Eventually, Klobuchar just changes the subject to the Phase 4 relief bill:

WALLACE: Senator — but, Senator, the fact is that you can hold hearings in different ways. In fact, last May, when the chairman of the Judiciary Committee, Lindsey Graham, held a virtual hearing, you very much praised him and thanked him for doing that. So you could hold a virtual hearing for — for Judge Barrett, which raises the question again, are you trying to use the fact that there has been this outbreak, at least three Republican senators, to try to block a nomination that you, frankly, oppose fiercely?

KLOBUCHAR: Absolutely not. This is for the highest court of the land. And, yes we have had virtual hearings. I helped to put them together. It’s important to give senators that option. But you want to be able to go back and forth with this nominee.

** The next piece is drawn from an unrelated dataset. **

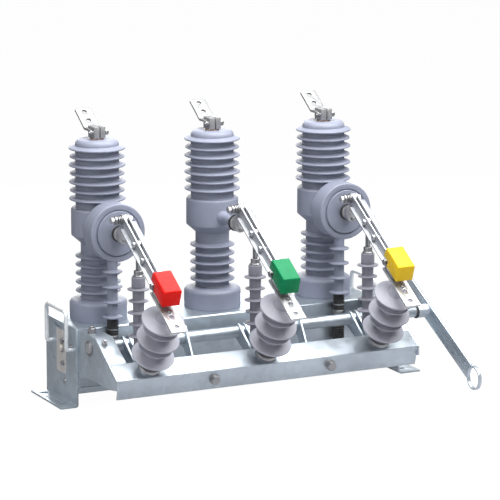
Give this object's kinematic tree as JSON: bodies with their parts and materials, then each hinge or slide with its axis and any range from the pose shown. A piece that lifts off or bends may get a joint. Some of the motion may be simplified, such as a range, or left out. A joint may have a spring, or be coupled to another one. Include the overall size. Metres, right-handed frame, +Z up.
{
  "type": "outdoor vacuum circuit breaker with isolating switch",
  "caption": "Pole-mounted three-phase vacuum circuit breaker on a galvanised box, with a coupled isolating switch worked by a side lever.",
  "frame": {"origin": "centre of the four foot slots, on the underside of the feet", "axes": "+Z up, +X along the row of poles towards the operating lever, -Y towards the isolating switch"},
  "size_m": [1.0755, 0.6229, 0.7715],
  "materials": {
    "pole_resin": "matte moulded resin",
    "post_resin": "matte moulded resin",
    "rod_resin": "matte moulded resin",
    "galvanised": "hot-dip galvanised",
    "tray_steel": "hot-dip galvanised",
    "stainless": "brushed",
    "tinned": "satin tin plating",
    "conduit_rubber": "satin",
    "cap_red": "gloss",
    "cap_green": "gloss",
    "cap_yellow": "gloss"
  },
  "bodies": {
    "root": {"mechanism_box": "galvanised", "left_end_plate": "galvanised", "right_end_plate": "galvanised", "right_foot_bracket": "galvanised", "left_carry_handle": "galvanised", "right_carry_handle": "galvanised", "left_gusset": "galvanised", "right_gusset": "galvanised", "front_beam": "galvanised", "shaft_support_plates": "galvanised", "box_base_tray": "tray_steel", "lock_plate": "stainless", "charging_shaft": "stainless", "pole_a": "pole_resin", "top_terminal_a": "tinned", "hinge_terminal_a": "tinned", "static_contact_a": "tinned", "post_insulator_a": "post_resin", "current_transformer_a": "pole_resin", "ct_lead_a": "pole_resin", "lead_conduit_a": "conduit_rubber", "pole_b": "pole_resin", "top_terminal_b": "tinned", "hinge_terminal_b": "tinned", "static_contact_b": "tinned", "post_insulator_b": "post_resin", "pole_c": "pole_resin", "top_terminal_c": "tinned", "hinge_terminal_c": "tinned", "static_contact_c": "tinned", "post_insulator_c": "post_resin", "current_transformer_c": "pole_resin", "ct_lead_c": "pole_resin", "lead_conduit_c": "conduit_rubber"},
    "shaft": {"operating_shaft": "galvanised", "operating_lever": "galvanised"},
    "switch_blade_a": {"blade_a": "tinned", "phase_cap_a": "cap_red"},
    "rod_a": {"pull_rod_a": "rod_resin"},
    "switch_blade_b": {"blade_b": "tinned", "phase_cap_b": "cap_green"},
    "rod_b": {"pull_rod_b": "rod_resin"},
    "switch_blade_c": {"blade_c": "tinned", "phase_cap_c": "cap_yellow"},
    "rod_c": {"pull_rod_c": "rod_resin"}
  },
  "joints": [
    {"name": "shaft_turn", "type": "hinge", "parent": "root", "child": "shaft", "pos_m": [0, -0.179, 0.179], "axis": [-1, 0, 0], "range_deg": [0, 60]},
    {"name": "blade_turn_a", "type": "hinge", "parent": "root", "child": "switch_blade_a", "pos_m": [-0.365, -0.179, 0.515], "axis": [-1, 0, 0], "range_deg": [0, 60]},
    {"name": "rod_turn_a", "type": "hinge", "parent": "shaft", "child": "rod_a", "pos_m": [-0.365, -0.26299, 0.12753], "axis": [-1, 0, 0], "range_deg": [-60, 0]},
    {"name": "blade_turn_b", "type": "hinge", "parent": "root", "child": "switch_blade_b", "pos_m": [-0.025, -0.179, 0.515], "axis": [-1, 0, 0], "range_deg": [0, 60]},
    {"name": "rod_turn_b", "type": "hinge", "parent": "shaft", "child": "rod_b", "pos_m": [-0.025, -0.26299, 0.12753], "axis": [-1, 0, 0], "range_deg": [-60, 0]},
    {"name": "blade_turn_c", "type": "hinge", "parent": "root", "child": "switch_blade_c", "pos_m": [0.315, -0.179, 0.515], "axis": [-1, 0, 0], "range_deg": [0, 60]},
    {"name": "rod_turn_c", "type": "hinge", "parent": "shaft", "child": "rod_c", "pos_m": [0.315, -0.26299, 0.12753], "axis": [-1, 0, 0], "range_deg": [-60, 0]}
  ],
  "couplings": [
    {"joint": "blade_turn_a", "follows": "shaft_turn", "ratio": 1},
    {"joint": "rod_turn_a", "follows": "shaft_turn", "ratio": -1},
    {"joint": "blade_turn_b", "follows": "shaft_turn", "ratio": 1},
    {"joint": "rod_turn_b", "follows": "shaft_turn", "ratio": -1},
    {"joint": "blade_turn_c", "follows": "shaft_turn", "ratio": 1},
    {"joint": "rod_turn_c", "follows": "shaft_turn", "ratio": -1}
  ]
}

Given her views on the Affordable Care Act, given that she has clearly criticized Justice Roberts, who again, not exactly a blazing liberal, for upholding the constitutional — the Affordable Care Act, which allows people to keep their insurance when they’ve got pre-existing conditions, and she has criticized that, yes, we want to be able to ask her —

WALLACE: Yes, but we’re doing — we’re doing this virtually — Senator, we’re doing this virtually —

KLOBUCHAR: Yes.

WALLACE: So why can’t you question Judge Barrett virtually?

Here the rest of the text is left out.